In the Hamiltonian formulation, the Lorentzian version of the Hamiltonian constraint is well defined (see ), but it has not been much studied yet. A number of Lorentzian spin-foam models have been investigated [65, 231, 51, 4, 5, 7], including with the presence of a cosmological constant . Some of these have been proven to be finite [93, 86]. But it is not yet clear what is the best approach for defining the physical theory.
There is another possibility. In conventional quantum field theory, the procedure of defining the physical theory as an analytic continuation of an Euclidean theory is extremely effective. The conventional Wick rotation does not make sense in general relativity, therefore this procedure cannot be generalized to gravity naively. But this does not imply that an appropriate generalization of this procedure could not be found, perhaps in terms of an analytic continuation in some physical boundary time variable. For instance, if the calculations of the n-point functions from Euclidean loop quantum gravity converge to the n-point functions of Euclidean perturbative quantum gravity, then it would make sense to analytically continue in the n-point functions temporal argument, and this is precisely a physical boundary time in the nonperturbative theory . In other words, Euclidean loop quantum gravity might still be a tool for defining the physical theory, and not simply a useful example of background independent quantum field theory.
Quantum cosmology is developing rapidly. It faces two major challenges: to prove that the models used truly derive from full loop quantum gravity, and to develop the models to the point at which they could lead to predictions that can be compared with cosmological observations. This is probably the best hope for finding a window to the empirical verification of loop quantum gravity.
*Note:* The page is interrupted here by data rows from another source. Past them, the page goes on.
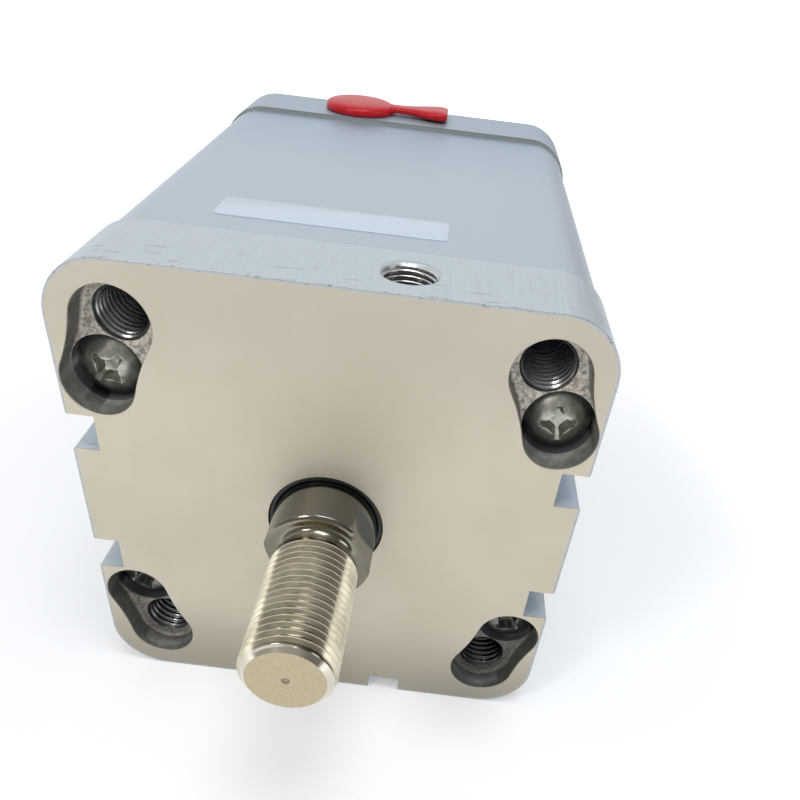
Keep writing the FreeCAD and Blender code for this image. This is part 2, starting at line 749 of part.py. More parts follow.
def make_rod():
    thread, relief = "thread_diameter / 2", "(thread_diameter / 2 - thread_depth)"
    relief_start = "(rod_standout + shoulder_run)"
    relief_end = f"({relief_start} + relief_length)"
    run_out = f"({relief_end} + thread_depth)"
    spigot, spigot_end = "spigot_diameter / 2", "(hub_end - clamp_gap)"
    groove = f"({spigot} - cord_thickness * 0.8)"
    groove_start = "(piston_front + half_piston / 2 - cord_thickness * 0.6)"
    groove_end = f"({groove_start} + cord_thickness * 1.2)"
    bolt, bolt_floor = "(bolt_diameter / 2 + thread_gap)", "(bolt_end - bolt_length - bolt_tip_gap)"
    rod = turned("piston_rod", [
        ("rod_tip", "0"), ("rod_tip", f"{thread} - tip_chamfer"),
        ("rod_tip - tip_chamfer", thread), (run_out, thread), (relief_end, relief),
        (relief_start, relief), ("rod_standout", "rod_radius"), ("-piston_front", "rod_radius"),
        ("-piston_front", spigot), (f"-{groove_start}", spigot), (f"-{groove_start}", groove),
        (f"-{groove_end}", groove), (f"-{groove_end}", spigot), (f"-{spigot_end}", spigot),
        (f"-{spigot_end}", bolt), (f"-{bolt_floor}", bolt), (f"-{bolt_floor}", "0")])
    flats = new_sketch(rod, "flats_outline", "XY")
    for side in (-1, 1):
        draw_box(flats, "rod_standout - flats_length", "rod_standout + shoulder_run",
                 f"{side} * (rod_radius - flats_depth)", f"{side} * (rod_radius + cut_margin)")
    pocket(rod, "wrench_flats", flats, both_ways=True)
    rod.Placement = FreeCAD.Placement(
        FreeCAD.Vector(0, 0, 0), FreeCAD.Rotation(ALONG_ROD, 1))
    bind(rod, {"Placement.Rotation.Angle": "flats_turn"})
    return rod


def piston_half(label, side):
    """Half of the piston, ahead of its middle plane (side 1) or behind it (side -1)."""
    def at(distance):
        return f"(-piston_middle + {side} * ({distance}))"
    wear = "wear_length / 2"
    seal_end = "(half_piston - rim_land)"
    seal_start = f"({seal_end} - seal_groove)"
    bore = "(spigot_diameter / 2 + running_gap)"
    section = [
        (at("0"), bore), (at("0"), "magnet_inner"), (at(wear), "magnet_inner"),
        (at(wear), "magnet_outer"), (at("0"), "magnet_outer"), (at("0"), "wear_floor"),
        (at(wear), "wear_floor"), (at(wear), "rim_radius"), (at(seal_start), "rim_radius"),
        (at(seal_start), "seal_floor"), (at(seal_end), "seal_floor"),
        (at(seal_end), "rim_radius"), (at("half_piston"), "rim_radius")]
    if side < 0:
        section += [(at("half_piston"), "hub_radius"), (at("half_piston + hub_length"), "hub_radius"),
                    (at("half_piston + hub_length"), bore)]
    else:
        section += [(at("half_piston"), bore)]
    return turned(label, section)


def make_piston_seal(label, side):
    """A lip seal in its groove: the lip flares towards the face that it seals."""
    def at(distance):
        return f"(-piston_middle + {side} * ({distance}))"
    outer_end = "(half_piston - rim_land - ring_gap)"
    inner_end = "(half_piston - rim_land - seal_groove + ring_gap)"
    floor, rim = "(seal_floor + ring_gap)", "(rim_radius - ring_gap)"
    notch = f"(({floor} + ring_radius) / 2)"
    return turned(label, [
        (at(inner_end), floor), (at(outer_end), floor),
        (at(outer_end), f"{notch} - lip_notch"), (at(f"{outer_end} - lip_notch"), notch),
        (at(outer_end), f"{notch} + lip_notch"), (at(outer_end), "ring_radius"),
        (at(inner_end), rim)])


def make_rod_o_ring():
    """A cord in the groove of the rod's inner end, squeezed to an eight-sided section."""
    half = "(cord_thickness * cord_squeeze / 2)"
    middle = f"(spigot_diameter / 2 - cord_thickness * 0.8 + {half} + seat_gap)"
    return turned("rod_o_ring", [
        (f"-(piston_front + half_piston / 2) + {half} * cos({45 * k})",
         f"{middle} + {half} * sin({45 * k})") for k in range(8)])


def make_piston_bolt():
    shank, head, height = "bolt_diameter / 2", "bolt_head / 2", "bolt_diameter"
    bolt = turned("piston_bolt", [
        ("-(bolt_end - bolt_length)", "0"), ("-(bolt_end - bolt_length)", f"{shank} * 0.8"),
        (f"-(bolt_end - bolt_length + {shank} * 0.2)", shank), ("-bolt_end", shank),
        ("-bolt_end", head), (f"-(bolt_end + {height})", head), (f"-(bolt_end + {height})", "0")])
    socket = new_sketch(bolt, "socket_outline", "YZ", f"-(bolt_end + {height})")
    corner = "bolt_socket / 2 / cos(30)"
    draw_outline(socket, [(f"{corner} * cos({60 * k + 30})", f"{corner} * sin({60 * k + 30})")
                          for k in range(6)])
    feature = bolt.newObject("PartDesign::Pocket", "hexagon_socket")
    feature.Profile = socket
    feature.Reversed = True
    bind(feature, {"Length": "bolt_socket_depth"})
    finished(bolt, feature, cuts=True)
    return bolt


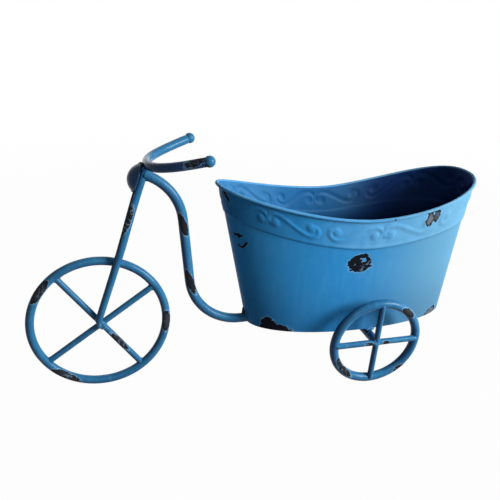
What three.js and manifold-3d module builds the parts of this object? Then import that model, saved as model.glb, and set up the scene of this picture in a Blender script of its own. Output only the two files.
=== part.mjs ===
// A planter in the form of a small three-wheeled bicycle: bent and welded steel bar carries an oval
// sheet-metal tub. The front wheel points to -X, the left side to -Y, and Z is up from the ground.

import * as THREE from "three";
import { mergeVertices } from "three/addons/utils/BufferGeometryUtils.js";
import Module from "manifold-3d";

const wasm = await Module();
wasm.setup();

// Stock, in millimetres with its coat of paint
const handlebarDiameter = 8.8;
const frontRingBar = 8.4;
const rearBar = 9.2;
const spokeDiameter = 6.2;
const frameTubeDiameter = 9.8;
const frameTubeWall = 1;
const sheet = 0.7;

// Gap that a welded or seated joint keeps between two pieces, and how far a cutter runs past what it cuts
const seatGap = 0.3;
const overrun = 6;

// Wheels; their spokes cross a little behind, below or outside the ring's own centre
const frontWheelDiameter = 140.6;
const frontCrossingBack = 1.6;
const frontCrossingDrop = 1.2;
const frontLongSpokeAngle = 127.3;
const frontHalfSpokeAngle = 34.9;
const rearWheelDiameter = 99.9;
const rearLeanAngle = 5.8;
const rearCrossingDrop = -0.8;
const rearCrossingOffset = 2.5;
const rearLongSpokeAngle = 89.5;
const wheelToTubGap = 9.9;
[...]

The derivation of the Bekenstein–Hawking entropy formula is a major success of loop gravity, but much remains to be understood. A clean derivation from the full quantum theory is not yet available. Such a derivation would require us to understand what, precisely, the event horizon in the quantum theory is. In other words, given a quantum state of the geometry, we should be able to define and “locate” its horizon (or the structure that replaces it in the quantum theory). To do so, we should understand how to effectively deal with the quantum dynamics, how to describe the classical limit (in order to find the quantum states corresponding to classical black-hole solutions), as well as how to describe asymptotically-flat quantum states.
Besides these formal issues, at the root of the black-hole entropy puzzle is a basic physical problem, which, to my understanding, is still open. The problem is to understand how we can use basic thermodynamical and statistical ideas and techniques in a general covariant context.8 To appreciate the difficulty, notice that statistical mechanics makes heavy use of the notion of energy (for example, in the definition of the canonical or microcanonical ensembles); but there is no natural local notion of energy associated to a black hole (or there are too many of such notions). Energy is an extremely slippery notion in gravity. Thus, how do we define the statistical ensemble? In other words, to compute the entropy (for example, in the microcanonical ensemble) of a normal system, we count the states with a given energy. In GR we should count the states with a given what? One may say black-hole states with a given area. But why? We understand why the number of states with given energy governs the thermodynamical behavior of normal systems. But why should the number of states with given area govern the thermodynamical behavior of the system, namely govern its heat exchanges with the exterior? For a discussion of this last point, see .
Computing scattering amplitudes from loop gravity is of interest for a number of reasons. First, it allows a connection with the conventional language of particle physics to be established, and therefore also to compare the loop theory with other approaches to quantum gravity. Second, it provides a direct test of the low-energy limit of the theory. Third, it opens the way to a systematical computation of the quantum corrections to general relativity. The calculation of these n-point functions has begun, but it is laborious, and much remains to be done to set up a consistent general formalism. One of the results of these calculations has been to rule out the Barrett–Crane vertex as a way to define the dynamics of loop gravity [2, 3], opening the way to the development of the new vertex.
Sundance Bilson-Thompson, Fotini Markopoulou and Lee Smolin, have recently introduced the intriguing idea of the possibility of describing fermion degrees of freedom in terms of the braiding of the spin networks . The idea is old; it can be traced to Lord Kelvin, who suggested that the stability of atoms could be understood if atoms are different knots of vortex lines in the ether. It is soon to be understood if this idea can work in loop gravity, but the possibility is obviously very interesting.